What have I learned from 13 years inside this industry? The greatest danger is not hostility from regulators, but the illusion of progress. In 2017, I dissected 45 ICO whitepapers and saw that 60% had broken tokenomics. Everyone told me I was too cynical. Then 2018 happened. In 2022, I warned that Terra’s Anchor protocol was unsustainable, and I was accused of FUD. The crash confirmed every variable I had flagged. Now, in 2025, I am watching the crypto Twitterverse celebrate a procedural rule that does nothing to solve the core problems: custody, decentralization, and fraud. The pattern is identical.
If you are a serious developer or investor, ask yourself: Does this proposal protect my on-chain assets? Does it define what a “security” is in the context of a DAO? Does it provide a path for non-custodial wallets to receive disclosures? The answer to all three is no.
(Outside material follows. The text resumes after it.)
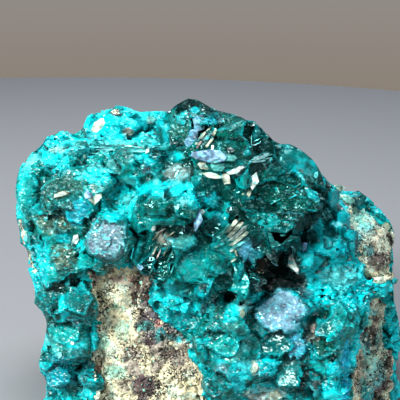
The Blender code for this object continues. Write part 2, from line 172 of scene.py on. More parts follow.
def fineSkin(bm, voxel, rounds, fill=0.0, swell=0.0):
    # an even fine mesh over a solid, with its edges softened and its narrow crevices filled
    mesh = bpy.data.meshes.new("fineSkin")
    bm.to_mesh(mesh)
    bm.free()
    obj = looseObject("fineSkin", mesh)
    for push in ((0.0, fill) if fill else (0.0,)):
        if push:
            grow = obj.modifiers.new("grow", "DISPLACE")
            grow.mid_level = 0.0
            grow.strength = push
        remesh = obj.modifiers.new("even", "REMESH")
        remesh.mode = "VOXEL"
        remesh.voxel_size = voxel
    if fill:
        shrink = obj.modifiers.new("shrink", "DISPLACE")
        shrink.mid_level = 0.0
        shrink.strength = swell - fill
    soften = obj.modifiers.new("soften", "SMOOTH")
    soften.factor = 0.5
    soften.iterations = rounds
    return settled(obj)


def placesOf(mesh):
    flat = np.empty(len(mesh.vertices) * 3)
    mesh.vertices.foreach_get("co", flat)
    return flat.reshape(-1, 3)


def normalsOf(mesh):
    flat = np.empty(len(mesh.vertices) * 3, np.float32)
    mesh.vertex_normals.foreach_get("vector", flat)
    return flat.reshape(-1, 3).astype(float)


def setPlaces(mesh, places):
    mesh.vertices.foreach_set("co", places.astype(np.float32).ravel())
    mesh.update()


def edgesOf(mesh):
    flat = np.empty(len(mesh.edges) * 2, np.int32)
    mesh.edges.foreach_get("vertices", flat)
    return flat.reshape(-1, 2)


def spreadOut(values, edges, rounds):  # each vertex takes on its neighbours' mean
    count = np.zeros(len(values))
    np.add.at(count, edges[:, 0], 1)
    np.add.at(count, edges[:, 1], 1)
    for _ in range(rounds):
        total = np.zeros_like(values)
        np.add.at(total, edges[:, 0], values[edges[:, 1]])
        np.add.at(total, edges[:, 1], values[edges[:, 0]])
        values = total / (count if values.ndim == 1 else count[:, None])
    return values


def bulgeOf(mesh, rounds):  # above 0 on rims, below 0 in crevices
    places, normals, edges = placesOf(mesh), normalsOf(mesh), edgesOf(mesh)
    smooth = spreadOut(places, edges, rounds)
    return ((places - smooth) * normals).sum(1)


facetLook = {"steps": 0.3, "leastSlope": 0.45, "raised": 0.4}  # share of stepped faces, and two guards for steep ones


def facetPush(places, normals, spacing, lean, limit, seed):
    # cuts a surface into flat faces about as wide as the spacing, and gives how far each vertex moves
    rng = np.random.default_rng(seed)
    order = rng.permutation(len(places))
    taken = {}
    for number in order:  # one seed in each small cube of space
        cell = tuple(np.floor(places[number] / spacing).astype(int))
        if cell not in taken:
            taken[cell] = number
    chosen = np.array(list(taken.values()))
    seeds = places[chosen]
    facing = normals[chosen] + rng.normal(0.0, lean, (len(chosen), 3))
    facing /= np.linalg.norm(facing, axis=1, keepdims=True)
    tree = KDTree(len(seeds))
    for number, place in enumerate(seeds):
        tree.insert(place, number)
    tree.balance()
    near = np.array([[found[1] for found in tree.find_n(place, 3)] for place in places])
    away = []
    for k in range(3):
        slope = np.maximum((normals * facing[near[:, k]]).sum(1), facetLook["leastSlope"])
        away.append(((seeds[near[:, k]] - places) * facing[near[:, k]]).sum(1) / slope)
    lowest = np.minimum(np.minimum(away[0], away[1]), away[2]) + facetLook["raised"] * spacing * lean
    stepped = rng.random(len(seeds))[near[:, 0]] < facetLook["steps"]  # some faces end in a step, as broken crystals do
    return np.clip(np.where(stepped, away[0], lowest), -limit, limit)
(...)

The proposal is a cost-cutting measure for Wall Street, dressed in the language of modernization. It will not unlock the trillion-dollar tokenization narrative, nor will it end the SEC’s enforcement crusade against exchanges.
Your alpha is someone else’s illusion. The real alpha lies in identifying which projects understand that compliance is not a toggle—it is a continuous, adversarial process. The protocols that survive will be those that build for a world where electronic delivery is default, but where the underlying securities laws are still squarely aimed at protecting investors from their own greed. The rest will fade into regulatory ambiguity.
So, the next time you see a headline about the SEC finally ‘embracing digital,’ pause. Open the rule text. Look for the fine print on custody, enforcement, and decentralization. You will find none of it in this proposal. The E-Delivery rule is not a green light. It is a dim streetlamp on a long, unlit road. And the crypto industry is still walking without a map.